* Do this
Quote exactly the lines from the start of the entries to the one with "rear_panel_top = 1030", both ends included.
________________
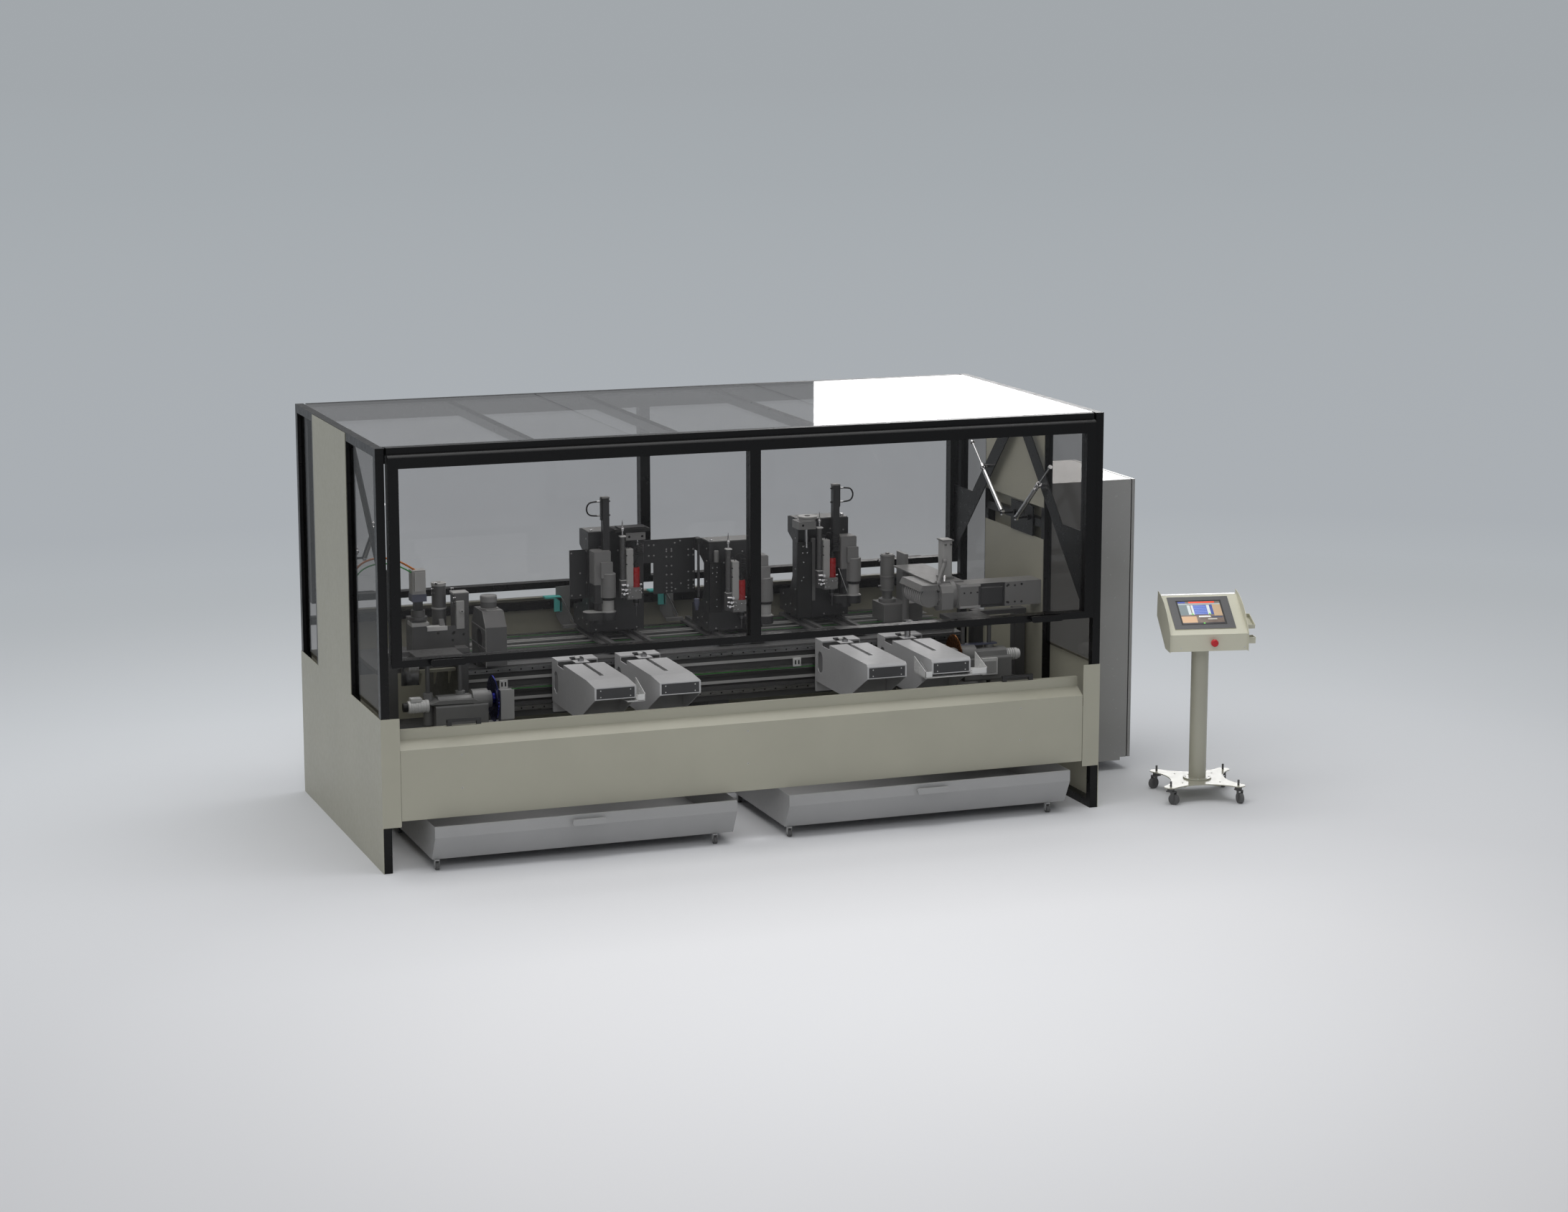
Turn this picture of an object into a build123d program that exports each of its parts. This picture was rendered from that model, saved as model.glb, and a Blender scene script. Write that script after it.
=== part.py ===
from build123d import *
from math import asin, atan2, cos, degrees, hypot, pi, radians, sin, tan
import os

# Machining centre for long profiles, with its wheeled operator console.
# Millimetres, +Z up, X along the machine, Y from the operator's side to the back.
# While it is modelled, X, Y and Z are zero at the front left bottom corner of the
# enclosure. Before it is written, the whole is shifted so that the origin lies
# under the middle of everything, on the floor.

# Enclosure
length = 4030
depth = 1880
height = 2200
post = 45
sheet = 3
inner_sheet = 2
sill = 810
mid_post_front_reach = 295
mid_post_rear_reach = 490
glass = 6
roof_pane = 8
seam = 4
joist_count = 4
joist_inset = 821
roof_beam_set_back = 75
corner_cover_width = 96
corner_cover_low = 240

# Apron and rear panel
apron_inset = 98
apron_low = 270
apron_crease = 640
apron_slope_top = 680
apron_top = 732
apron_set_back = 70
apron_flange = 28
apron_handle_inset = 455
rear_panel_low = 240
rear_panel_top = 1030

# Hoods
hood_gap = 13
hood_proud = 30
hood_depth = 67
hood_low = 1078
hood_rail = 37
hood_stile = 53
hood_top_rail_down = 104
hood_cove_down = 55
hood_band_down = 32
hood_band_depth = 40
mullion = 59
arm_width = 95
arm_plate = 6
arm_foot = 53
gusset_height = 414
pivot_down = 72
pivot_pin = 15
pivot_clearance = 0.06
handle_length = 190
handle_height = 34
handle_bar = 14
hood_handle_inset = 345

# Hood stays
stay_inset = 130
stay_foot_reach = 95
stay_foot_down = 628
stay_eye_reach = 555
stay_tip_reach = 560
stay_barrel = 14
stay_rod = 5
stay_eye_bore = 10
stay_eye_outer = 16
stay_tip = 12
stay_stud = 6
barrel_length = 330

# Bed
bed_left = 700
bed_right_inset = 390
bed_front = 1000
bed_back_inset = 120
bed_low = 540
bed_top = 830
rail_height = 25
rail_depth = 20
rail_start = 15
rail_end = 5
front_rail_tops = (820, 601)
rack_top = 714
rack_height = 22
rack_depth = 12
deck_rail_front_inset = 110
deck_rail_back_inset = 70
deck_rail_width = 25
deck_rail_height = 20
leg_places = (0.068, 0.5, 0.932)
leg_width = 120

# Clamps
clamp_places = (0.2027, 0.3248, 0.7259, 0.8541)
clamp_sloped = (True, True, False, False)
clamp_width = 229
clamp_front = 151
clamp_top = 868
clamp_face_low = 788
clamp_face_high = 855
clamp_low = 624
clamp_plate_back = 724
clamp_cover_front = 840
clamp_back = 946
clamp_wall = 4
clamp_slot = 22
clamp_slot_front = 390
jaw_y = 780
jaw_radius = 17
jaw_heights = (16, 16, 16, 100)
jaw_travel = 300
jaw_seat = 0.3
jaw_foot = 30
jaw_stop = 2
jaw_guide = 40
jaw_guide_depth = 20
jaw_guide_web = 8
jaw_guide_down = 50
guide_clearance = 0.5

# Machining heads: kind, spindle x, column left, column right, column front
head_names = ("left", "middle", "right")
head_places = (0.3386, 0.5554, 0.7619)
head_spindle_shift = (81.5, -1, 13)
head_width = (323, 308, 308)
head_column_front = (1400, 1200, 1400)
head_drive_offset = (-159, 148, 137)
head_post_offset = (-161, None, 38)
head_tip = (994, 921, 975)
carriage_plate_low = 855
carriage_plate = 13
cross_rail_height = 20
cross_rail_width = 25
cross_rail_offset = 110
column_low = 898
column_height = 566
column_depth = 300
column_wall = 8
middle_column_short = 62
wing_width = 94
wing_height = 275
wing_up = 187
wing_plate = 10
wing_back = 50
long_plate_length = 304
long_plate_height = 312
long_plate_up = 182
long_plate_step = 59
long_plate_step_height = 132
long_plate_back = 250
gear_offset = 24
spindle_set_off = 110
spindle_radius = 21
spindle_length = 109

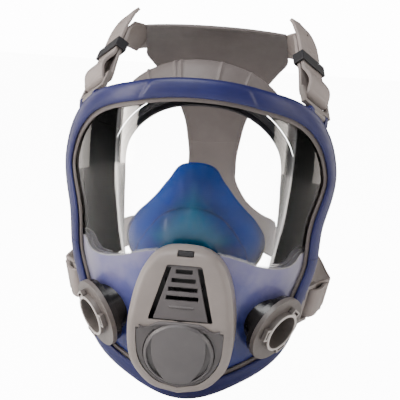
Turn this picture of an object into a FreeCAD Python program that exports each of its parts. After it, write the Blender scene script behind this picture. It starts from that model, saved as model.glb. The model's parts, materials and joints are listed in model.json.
________________
* Exercise response
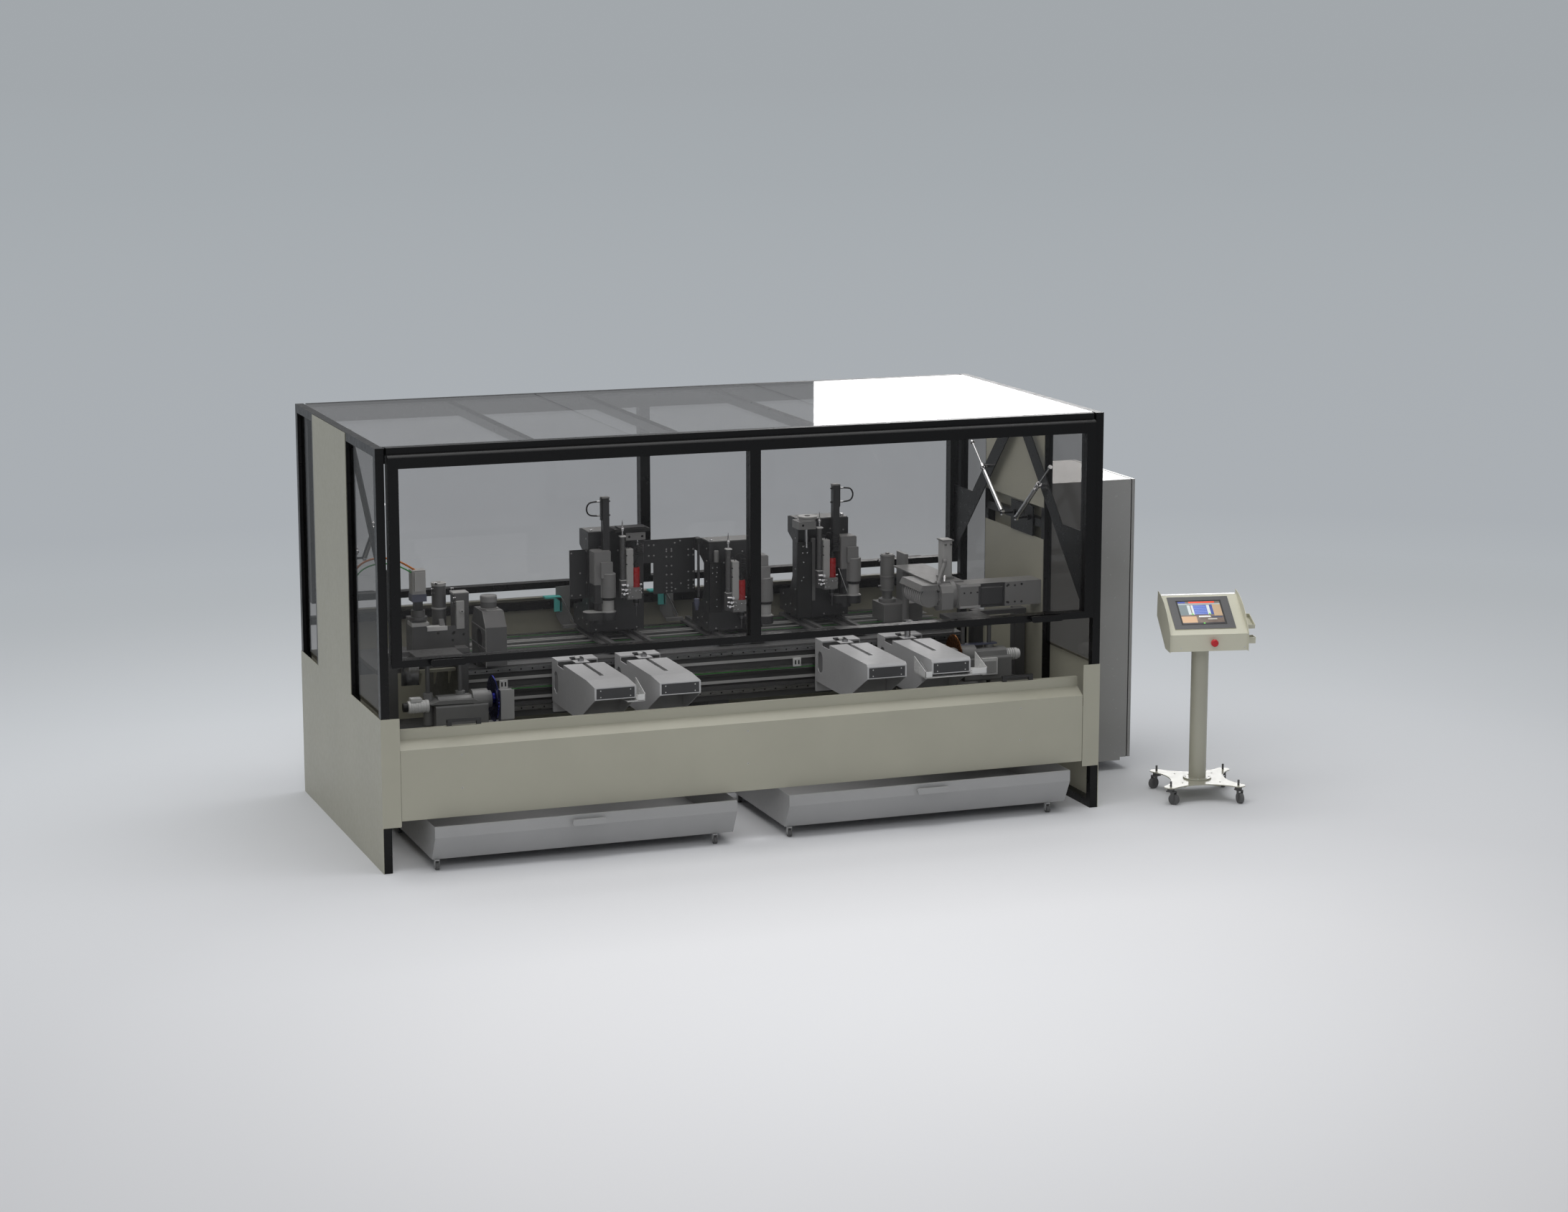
Turn this picture of an object into a build123d program that exports each of its parts. This picture was rendered from that model, saved as model.glb, and a Blender scene script. Write that script after it.
=== part.py ===
from build123d import *
from math import asin, atan2, cos, degrees, hypot, pi, radians, sin, tan
import os

# Machining centre for long profiles, with its wheeled operator console.
# Millimetres, +Z up, X along the machine, Y from the operator's side to the back.
# While it is modelled, X, Y and Z are zero at the front left bottom corner of the
# enclosure. Before it is written, the whole is shifted so that the origin lies
# under the middle of everything, on the floor.

# Enclosure
length = 4030
depth = 1880
height = 2200
post = 45
sheet = 3
inner_sheet = 2
sill = 810
mid_post_front_reach = 295
mid_post_rear_reach = 490
glass = 6
roof_pane = 8
seam = 4
joist_count = 4
joist_inset = 821
roof_beam_set_back = 75
corner_cover_width = 96
corner_cover_low = 240

# Apron and rear panel
apron_inset = 98
apron_low = 270
apron_crease = 640
apron_slope_top = 680
apron_top = 732
apron_set_back = 70
apron_flange = 28
apron_handle_inset = 455
rear_panel_low = 240
rear_panel_top = 1030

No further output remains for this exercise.